The diffraction effects can be observed only if the spacing between the lines ruled on the grating is of the order of magnitude of the wavelength of light used. The grating element for the usual gratings is of the order of 10 -6 m in the diffraction of a beam of light. A transmission diffraction grating has about 6000 lines per cm in a piece of glass. The width of the slit between two lines is of the order of wavelength of light and hence is used to study diffraction of ordinary light. The wavelength of X-ray is the order of 1/1000th of that of the grating used in the visible region of the wavelength of the visible light. Therefore, to observe diffraction with X-rays, we need a grating having a spacing 1/1000th the visible region.

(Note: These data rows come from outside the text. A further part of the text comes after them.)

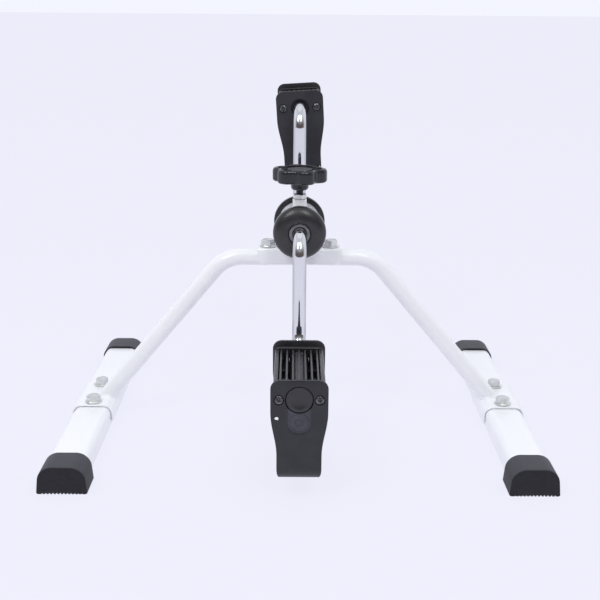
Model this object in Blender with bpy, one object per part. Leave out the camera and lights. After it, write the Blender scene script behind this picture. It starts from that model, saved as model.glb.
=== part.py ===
"""Pedal exerciser: a white steel arch on two floor bars, with a chromed crank, two slatted
pedals with hanging foot straps, and a hand knob that presses a friction shoe on the crank.

Frame of the part: X runs along the arch from floor bar to floor bar, Y runs along the crank
axle and the floor bars, Z is up. The origin is on the floor under the middle of the hub.
The near side is -Y, the far side is +Y, left is -X and right is +X. Sizes are in metres.
"""
from math import acos, atan2, cos, hypot, pi, radians, sin, sqrt, tan

import bmesh
import bpy
from mathutils import Vector

# ---------------------------------------------------------------- driving dimensions
GAP = 0.0003                 # clearance between pieces that touch
OVERCUT = 0.002              # how far a cutting shape reaches beyond the faces it cuts

BASE_LENGTH = 0.390          # floor bars over their rubber feet
BAR_CENTRE_X = 0.2195        # from the middle to each floor bar
BAR_WIDTH = 0.039
BAR_HEIGHT = 0.021
BAR_WALL = 0.0015
BAR_SHOULDER = 0.0080        # radius of the bar's two upper edges
BAR_TOE = 0.0020             # radius of its two lower edges

FOOT_LENGTH = 0.034
FOOT_SOLE = 0.003            # rubber under the bar
FOOT_ROOF = 0.003            # rubber over it
FOOT_SIDE = 0.0045           # rubber beside the bar, at the floor
FOOT_CROWN_SIDE = 0.00175    # rubber beside the bar where the slanted sides would meet the roof
FOOT_END_WALL = 0.004
FOOT_TOE = 0.0012
FOOT_EASE = ((0.0030, 0.0), (0.0010, 0.0004), (0.0, 0.0015))  # short of its end, drawn in

SADDLE_LENGTH = 0.074
SADDLE_WALL = 0.0020
SADDLE_SKIRT_RISE = 0.0050   # from the bar's underside to the skirt's lower edge
BASE_BOLT_Y = 0.0265

ARCH_HEIGHT = 0.1808         # floor to the middle of the arch's level stretch
ARCH_TUBE_RADIUS = 0.0089
ARCH_TUBE_WALL = 0.0015
ARCH_BEND = 0.040
ARCH_SHOULDER_X = 0.078      # where the level line and the leg's line would cross
LEG_INSET = 0.0120           # leg's landing point, inboard of the bar's middle

BRACKET_LENGTH = 0.086
BRACKET_WALL = 0.0020
BRACKET_SKIRT = 0.0055       # how far the skirts reach below the tube's middle
BRACKET_CORNER = 0.0055
BRACKET_BEND = 0.0030        # outer radius of its two long bends
BRACKET_BOLT_X = 0.0330

HUB_RADIUS = 0.0220
HUB_WALL = 0.0020
HUB_LENGTH = 0.053
HUB_NESTLE = 0.0005          # how deep the hub lies in the bracket's cradle
CAP_LIP = 0.0052             # how far the end caps stand out beyond the shell
CAP_HEIGHT = 0.0134
CAP_SIDE = 0.0050            # straight part of the cap's side, before its dome
CAP_WALL = 0.0025
CAP_SPIGOT = 0.0036
CAP_RECESS_DEPTH = 0.0022
CAP_LIP_DEPTH = 0.0005
CAP_ROD_CLEARANCE = 0.0008
BUSHING_LENGTH = 0.0100

ROD_RADIUS = 0.0070
ROD_BEND = 0.0200            # bend radius of the rod's middle line
CRANK_THROW = 0.1146
ARM_CLEARANCE = 0.0023       # hub cap to the start of the rod's bend
RING_THICKNESS = 0.0014
RING_WIDTH = 0.0036

PEDAL_CLEARANCE = 0.0077     # end of the rod's bend to the strap's inner side
PEDAL_LENGTH = 0.111         # body without the strap
PEDAL_WIDTH = 0.0476
SLAT_COUNT = 7               # thin slats between the two side rails
SLAT_PITCH = 0.0058
SLAT_THICKNESS = 0.0020
RAIL_WIDTH = 0.0042
RAIL_SET_IN = 0.0001         # rails' outer faces, inside the end plates' sides
SLAT_COVER = 0.0014          # slat above and below the sleeve's bore
END_PLATE = 0.0050
END_PLATE_LIP = 0.0018       # end plate above and below the slats
END_PLATE_CORNER = 0.0040
RIB_THICKNESS = 0.0020
RIB_SET_IN = 0.0045          # ribs' edges, below the slats' edges
SLEEVE_WALL = 0.0022
SLEEVE_INSET = 0.0008        # sleeve's inner end, inside the body's inner face
ROD_END_INSET = 0.0035       # rod's end, inside the pedal's outer face
PUSH_NUT_THICKNESS = 0.0010
PUSH_NUT_WIDTH = 0.0026
PUSH_NUT_INSET = 0.0034      # push nut's inner face, inside the rod's end
FAR_PEDAL_LEAN = radians(3.5)

STRAP_THICKNESS = 0.0030
STRAP_WIDTH = 0.0520         # at the pedal's ends
STRAP_WAIST = 0.0410         # lower down
STRAP_RISE = 0.0185          # above the axle
STRAP_DROP = 0.0775          # below the axle, to the middle of the strap's bottom
STRAP_CORNER = 0.0110        # bend radius of the strap's two lower corners
STRAP_TOP_CORNER = 0.0085
TAPER_TOP = 0.0120
TAPER_BOTTOM = 0.0540
STRAP_HOLE_X = 0.0203
STRAP_HOLE_DROP = 0.0180
STRAP_HOLE_RADIUS = 0.0020

RECESS_BRIDGE = 0.0006       # strap between a screw's recess and the dust cap's window
SCREW_SHANK_RADIUS = 0.0019
SCREW_LENGTH = 0.0095
SCREW_HEAD_RADIUS = 0.0040
SCREW_HEAD_HEIGHT = 0.0021
SCREW_RECESS_CLEARANCE = 0.0008
SCREW_RECESS_DEPTH = 0.0016
SCREW_BOSS_RADIUS = 0.0044
SCREW_BOSS_LENGTH = 0.0120
SCREW_HOLE_ROOM = 0.0008     # screw hole beyond the screw's tip
SCREW_CROWN = 0.0013         # from the head's edge in to its flat top, and down its side
STRAP_ROD_CLEARANCE = 0.0028
SLEEVE_ROOM = 0.0012         # sleeve's end to the push nut
NUT_ROOM = 0.0004            # pocket's floor beyond the sleeve's end
CAP_ROOM = 0.0008            # rod's end to the dust cap
DUST_CAP_EDGE = 0.0007       # chamfer round the dust cap

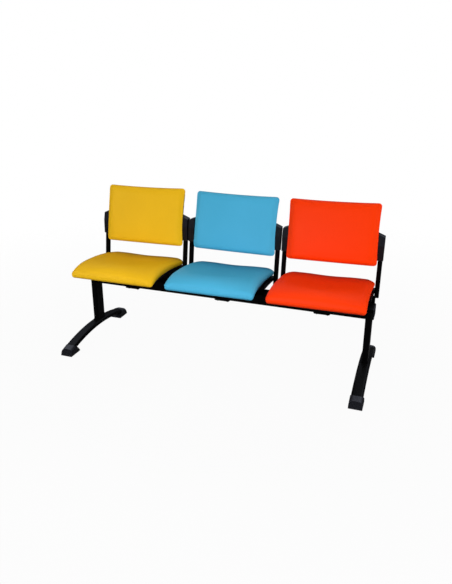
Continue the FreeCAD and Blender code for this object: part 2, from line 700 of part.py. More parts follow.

(a)X-ray diffraction through a crystal                  (b) Laue spots

In 1913 Laue experimentally showed the diffraction of X-rays through a crystal. The experimental arrangement is shown in the figure. T is a source of X-rays which gives X-ray beam of continuous range of certain wavelengths. A narrow beam of X-rays from the X-ray tube is collimated by two slits S1 and S2 and is passed through a zinc sulfide crystal and allowed the emerging beam to fall on a photographic plate as shown in the figure (b). After an exposure of several hours and on developing the plate, many faint but regularly arranged spots around a central bright spot were observed on the plate as shown in fig.(b). These spots are known as Laue spots and is due to the diffraction on X-rays. From this experiment it was concluded that

1. X-rays are electromagnetic waves and

2. The atoms of a crystal are arranged in a regular three dimensional lattice.